BEGIN Material to process
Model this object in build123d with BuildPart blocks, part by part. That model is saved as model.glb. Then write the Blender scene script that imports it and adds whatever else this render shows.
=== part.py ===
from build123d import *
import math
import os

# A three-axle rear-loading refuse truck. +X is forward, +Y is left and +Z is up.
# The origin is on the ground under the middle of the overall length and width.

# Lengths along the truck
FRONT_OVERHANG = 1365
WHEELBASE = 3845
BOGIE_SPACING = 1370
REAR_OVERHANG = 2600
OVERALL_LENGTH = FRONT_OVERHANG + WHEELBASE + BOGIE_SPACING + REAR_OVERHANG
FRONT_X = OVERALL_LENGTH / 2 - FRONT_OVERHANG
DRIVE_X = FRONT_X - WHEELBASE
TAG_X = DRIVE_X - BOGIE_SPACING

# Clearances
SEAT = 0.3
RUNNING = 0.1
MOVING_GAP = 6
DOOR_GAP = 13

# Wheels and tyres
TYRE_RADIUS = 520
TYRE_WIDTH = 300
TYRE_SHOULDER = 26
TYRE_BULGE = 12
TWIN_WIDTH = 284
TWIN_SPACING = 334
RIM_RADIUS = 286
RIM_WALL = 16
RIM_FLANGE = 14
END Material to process
BEGIN Material to process
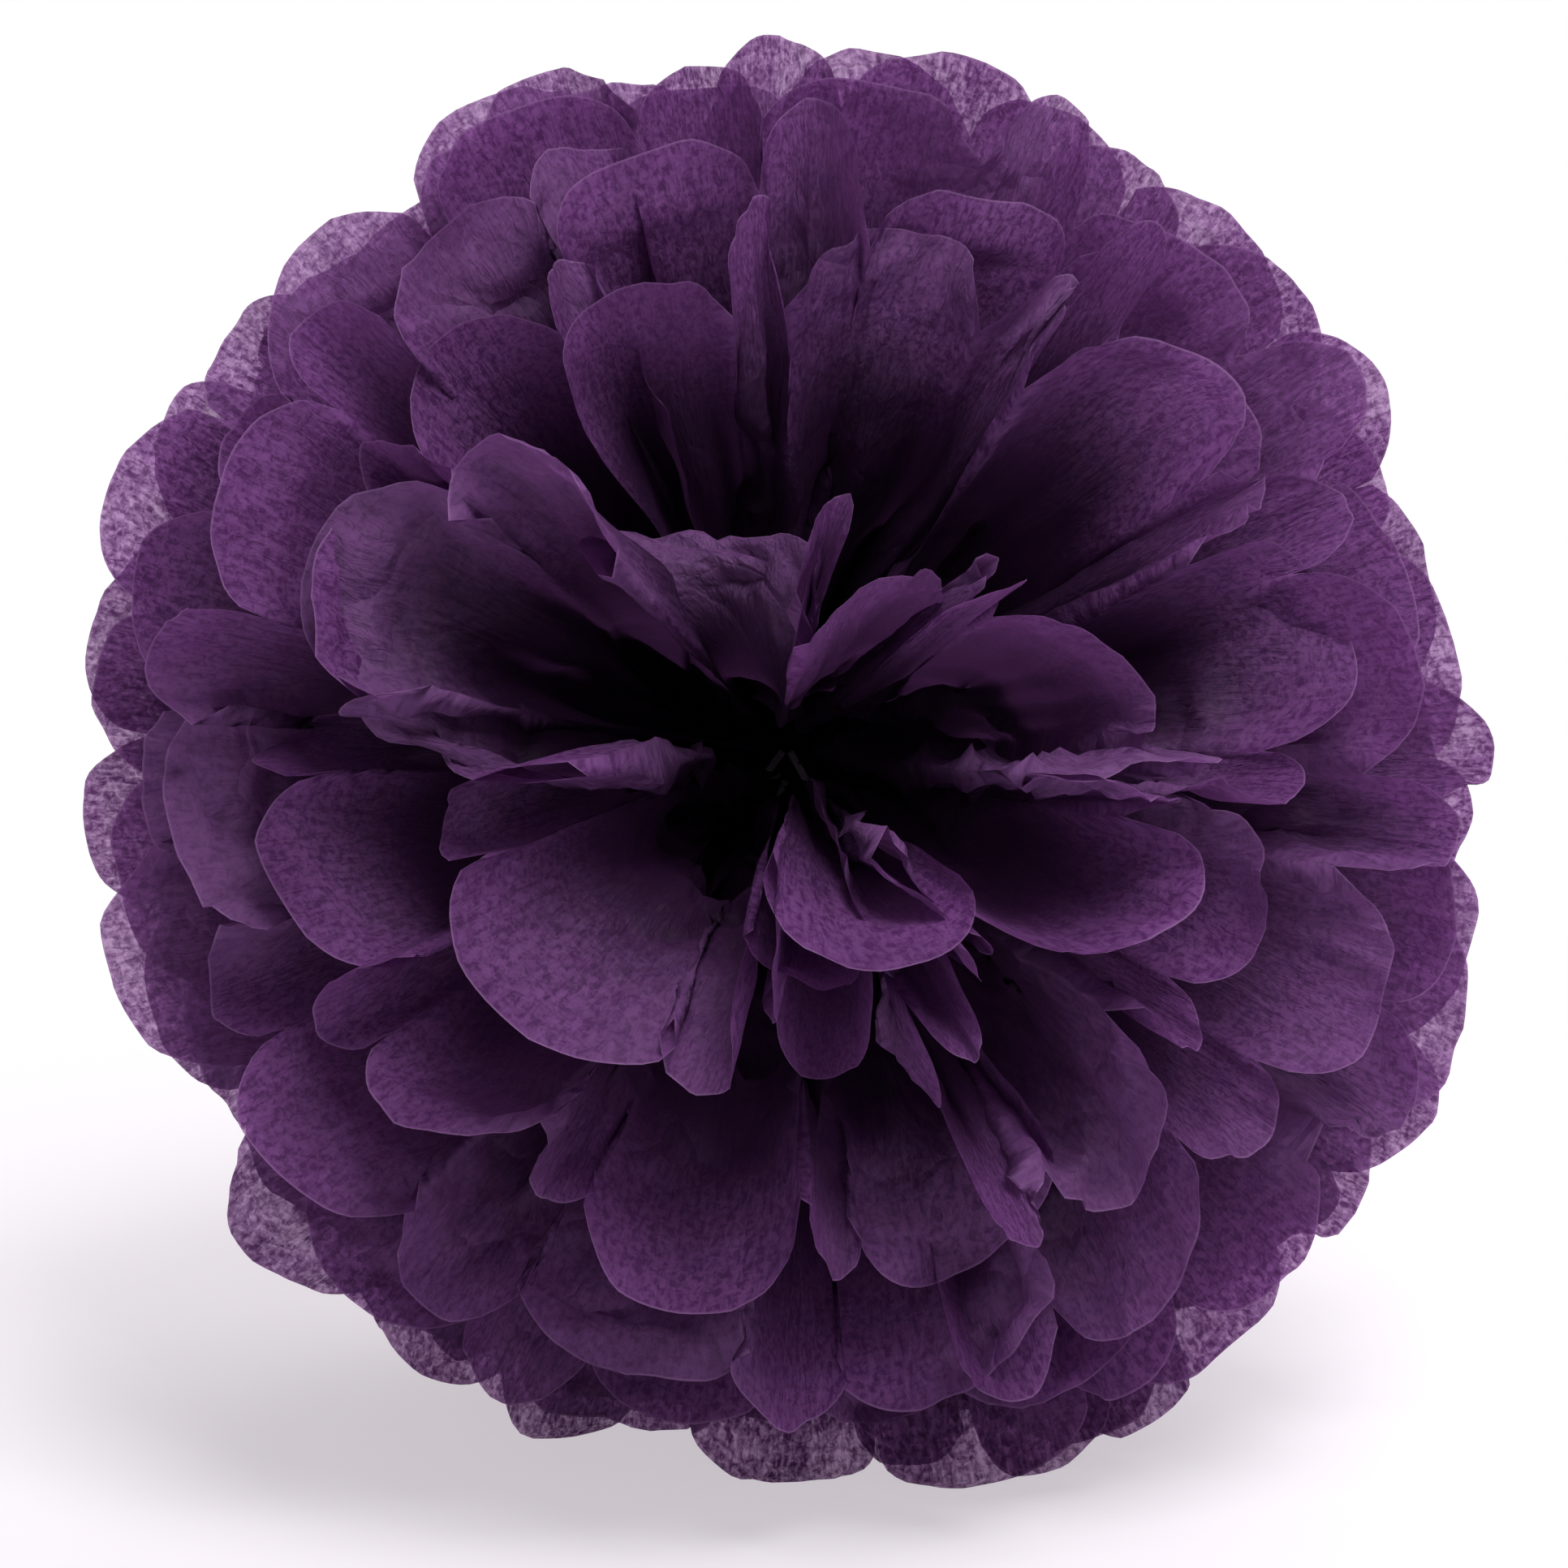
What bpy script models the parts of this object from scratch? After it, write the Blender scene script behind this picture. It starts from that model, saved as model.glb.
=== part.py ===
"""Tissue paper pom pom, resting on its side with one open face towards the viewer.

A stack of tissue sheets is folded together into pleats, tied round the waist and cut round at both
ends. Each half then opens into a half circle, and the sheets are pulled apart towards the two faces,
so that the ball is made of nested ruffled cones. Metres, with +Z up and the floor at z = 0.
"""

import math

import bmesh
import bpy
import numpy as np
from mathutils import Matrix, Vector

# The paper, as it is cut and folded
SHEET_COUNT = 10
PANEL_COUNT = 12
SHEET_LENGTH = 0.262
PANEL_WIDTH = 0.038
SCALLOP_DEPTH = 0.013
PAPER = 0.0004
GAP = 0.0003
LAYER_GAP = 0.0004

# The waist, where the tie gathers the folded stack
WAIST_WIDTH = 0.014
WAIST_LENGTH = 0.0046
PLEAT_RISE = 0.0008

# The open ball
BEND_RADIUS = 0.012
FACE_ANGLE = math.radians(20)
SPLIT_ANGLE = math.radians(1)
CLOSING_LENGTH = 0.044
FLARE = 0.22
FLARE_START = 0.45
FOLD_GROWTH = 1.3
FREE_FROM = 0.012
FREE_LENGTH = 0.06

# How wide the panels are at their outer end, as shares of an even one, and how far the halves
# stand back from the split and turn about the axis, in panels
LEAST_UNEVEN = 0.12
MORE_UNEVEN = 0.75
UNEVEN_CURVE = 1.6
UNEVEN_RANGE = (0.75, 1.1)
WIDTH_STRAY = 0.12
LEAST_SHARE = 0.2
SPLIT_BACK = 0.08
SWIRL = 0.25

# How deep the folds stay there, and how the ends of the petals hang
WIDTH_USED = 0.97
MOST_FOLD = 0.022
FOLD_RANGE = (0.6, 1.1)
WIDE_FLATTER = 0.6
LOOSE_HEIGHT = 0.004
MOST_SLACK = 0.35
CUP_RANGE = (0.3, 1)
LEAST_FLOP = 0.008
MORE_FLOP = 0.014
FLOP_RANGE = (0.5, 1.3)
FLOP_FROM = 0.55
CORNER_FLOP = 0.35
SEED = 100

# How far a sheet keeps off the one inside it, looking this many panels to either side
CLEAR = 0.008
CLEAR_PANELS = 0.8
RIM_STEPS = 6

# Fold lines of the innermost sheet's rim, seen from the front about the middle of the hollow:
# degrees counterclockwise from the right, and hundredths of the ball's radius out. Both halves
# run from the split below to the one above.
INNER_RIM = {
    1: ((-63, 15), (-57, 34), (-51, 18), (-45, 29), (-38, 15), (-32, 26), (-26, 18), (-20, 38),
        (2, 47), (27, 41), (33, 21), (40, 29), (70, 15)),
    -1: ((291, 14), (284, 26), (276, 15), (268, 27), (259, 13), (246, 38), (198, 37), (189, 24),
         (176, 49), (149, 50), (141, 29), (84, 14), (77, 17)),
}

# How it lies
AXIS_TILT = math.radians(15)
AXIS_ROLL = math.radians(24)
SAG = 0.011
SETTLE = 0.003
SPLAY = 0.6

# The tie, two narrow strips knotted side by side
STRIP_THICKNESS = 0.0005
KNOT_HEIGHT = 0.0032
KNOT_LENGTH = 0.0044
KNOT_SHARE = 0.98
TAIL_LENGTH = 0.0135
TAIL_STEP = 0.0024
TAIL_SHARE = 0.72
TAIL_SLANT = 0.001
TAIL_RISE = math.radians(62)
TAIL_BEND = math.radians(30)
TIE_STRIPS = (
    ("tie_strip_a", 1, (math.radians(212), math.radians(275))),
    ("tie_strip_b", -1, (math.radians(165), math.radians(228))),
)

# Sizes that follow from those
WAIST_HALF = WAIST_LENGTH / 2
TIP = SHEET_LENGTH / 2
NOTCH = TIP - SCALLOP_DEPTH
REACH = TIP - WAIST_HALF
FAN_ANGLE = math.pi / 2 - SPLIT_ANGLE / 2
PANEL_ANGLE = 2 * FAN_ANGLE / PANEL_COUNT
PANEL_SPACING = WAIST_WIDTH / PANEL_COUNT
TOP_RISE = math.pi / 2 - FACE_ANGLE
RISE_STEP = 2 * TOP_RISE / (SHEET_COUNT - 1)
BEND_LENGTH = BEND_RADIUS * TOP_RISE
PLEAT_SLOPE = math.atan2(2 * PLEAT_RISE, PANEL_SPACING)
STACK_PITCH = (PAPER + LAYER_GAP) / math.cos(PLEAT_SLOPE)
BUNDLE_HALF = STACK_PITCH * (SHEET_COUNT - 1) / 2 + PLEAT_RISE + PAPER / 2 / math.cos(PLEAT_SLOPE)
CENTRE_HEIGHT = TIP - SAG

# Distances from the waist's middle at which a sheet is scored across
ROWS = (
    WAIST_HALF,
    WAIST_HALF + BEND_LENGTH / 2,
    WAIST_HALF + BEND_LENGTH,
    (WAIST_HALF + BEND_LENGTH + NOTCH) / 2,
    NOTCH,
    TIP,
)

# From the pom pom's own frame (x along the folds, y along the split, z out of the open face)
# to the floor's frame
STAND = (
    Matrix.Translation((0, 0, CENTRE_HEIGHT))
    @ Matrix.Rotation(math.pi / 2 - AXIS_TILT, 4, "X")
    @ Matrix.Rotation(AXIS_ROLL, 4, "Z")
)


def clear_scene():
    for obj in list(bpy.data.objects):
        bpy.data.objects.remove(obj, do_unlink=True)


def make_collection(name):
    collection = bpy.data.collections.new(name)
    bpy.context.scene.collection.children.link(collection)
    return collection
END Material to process
• _Objective_
In the material above, show every line where the word "that" turns up.

• _Solved problem_
Model this object in build123d with BuildPart blocks, part by part. That model is saved as model.glb. Then write the Blender scene script that imports it and adds whatever else this render shows.
What bpy script models the parts of this object from scratch? After it, write the Blender scene script behind this picture. It starts from that model, saved as model.glb.
so that the ball is made of nested ruffled cones. Metres, with +Z up and the floor at z = 0.
# Sizes that follow from those